III. Contexte de Création : Tehkan et l'Arcade en 1984

L'année 1984 se situe dans un âge d'or de l'arcade, mais aussi une période de transition. Tehkan, fondée en 1967 sous le nom de "Imperial Trustee" et rebaptisée en 1978, n'était pas encore le géant que deviendrait Tecmo. Avant Bombjack, Tehkan avait déjà produit des titres notables comme Pleiads (1981) ou Swimmer (1982). Bombjack fut cependant l'un de leurs premiers titres à connaître un succès international retentissant, les positionnant comme un acteur innovant.

  • Le Marché de l'Arcade en 1984 : Le marché était dominé par des titres comme Pac-Man (et ses dérivés), Donkey Kong, Galaga, mais voyait aussi l'émergence de jeux plus complexes. Bombjack se distinguait par sa liberté de mouvement sur un écran unique, contrastant avec les jeux à scrolling qui commençaient à poindre. Ses concurrents directs dans le genre plateforme/action fixe pouvaient inclure des titres comme Bubble Bobble (bien que légèrement postérieur, 1986) ou Mario Bros. (1983). Bombjack se différenciait par son emphase sur le vol et sa mécanique de scoring très élaborée.

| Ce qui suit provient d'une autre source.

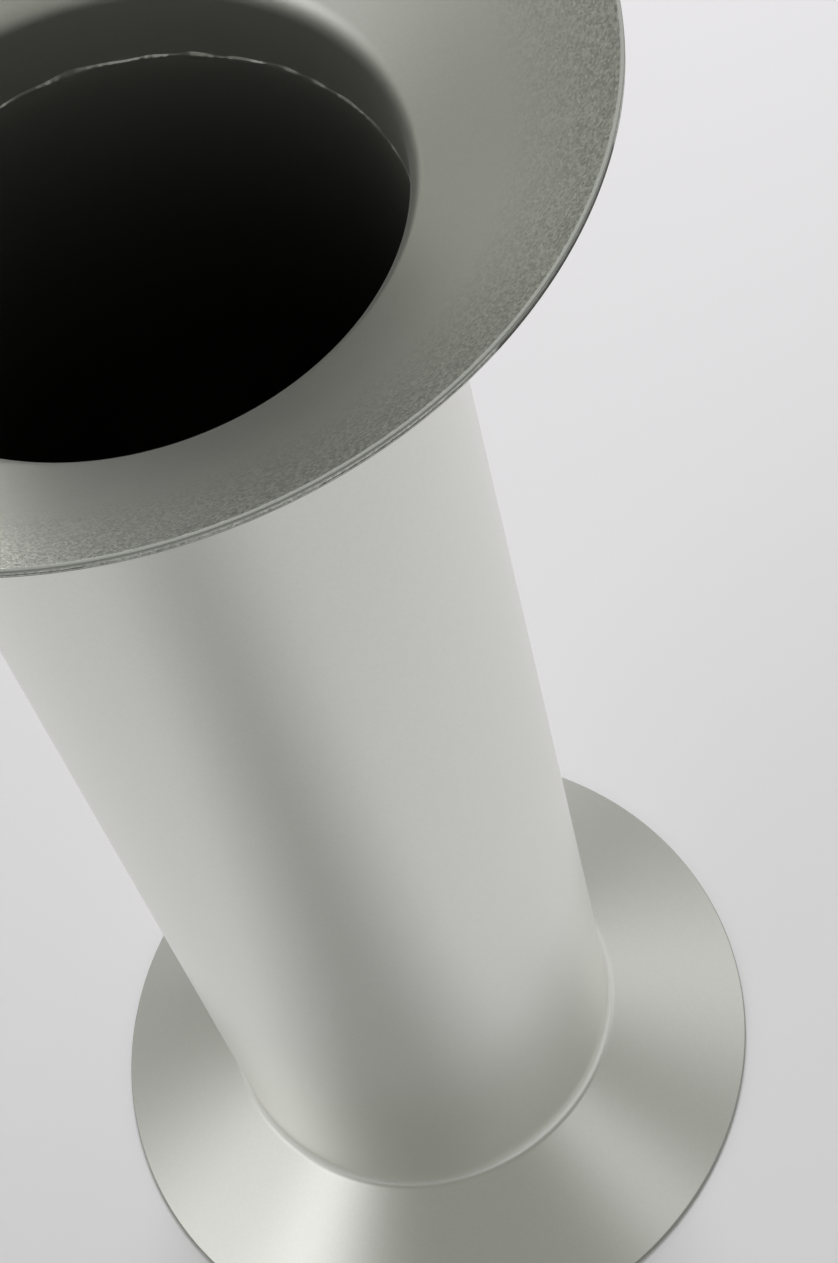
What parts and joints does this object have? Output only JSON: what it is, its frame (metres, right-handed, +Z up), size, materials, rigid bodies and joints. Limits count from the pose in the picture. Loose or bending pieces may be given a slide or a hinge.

  • Le Hardware Arcade de Bombjack : Bombjack tournait sur une carte système développée par Tehkan, souvent basée sur un processeur principal Zilog Z80A cadencé aux alentours de 3-4 MHz. Pour le son, il utilisait fréquemment deux puces AY-3-8910, un générateur de son programmable très répandu à l'époque, capable de produire trois voix de tonalités et un canal de bruit blanc, conférant au jeu sa sonorité caractéristique. La résolution graphique était typiquement de l'ordre de 224x256 pixels, avec une palette de couleurs limitée mais utilisée de manière vibrante. Ces spécifications, modestes aujourd'hui, étaient courantes pour l'époque et les développeurs de Tehkan ont su en tirer une performance remarquable en termes de fluidité et de nombre de sprites gérés simultanément.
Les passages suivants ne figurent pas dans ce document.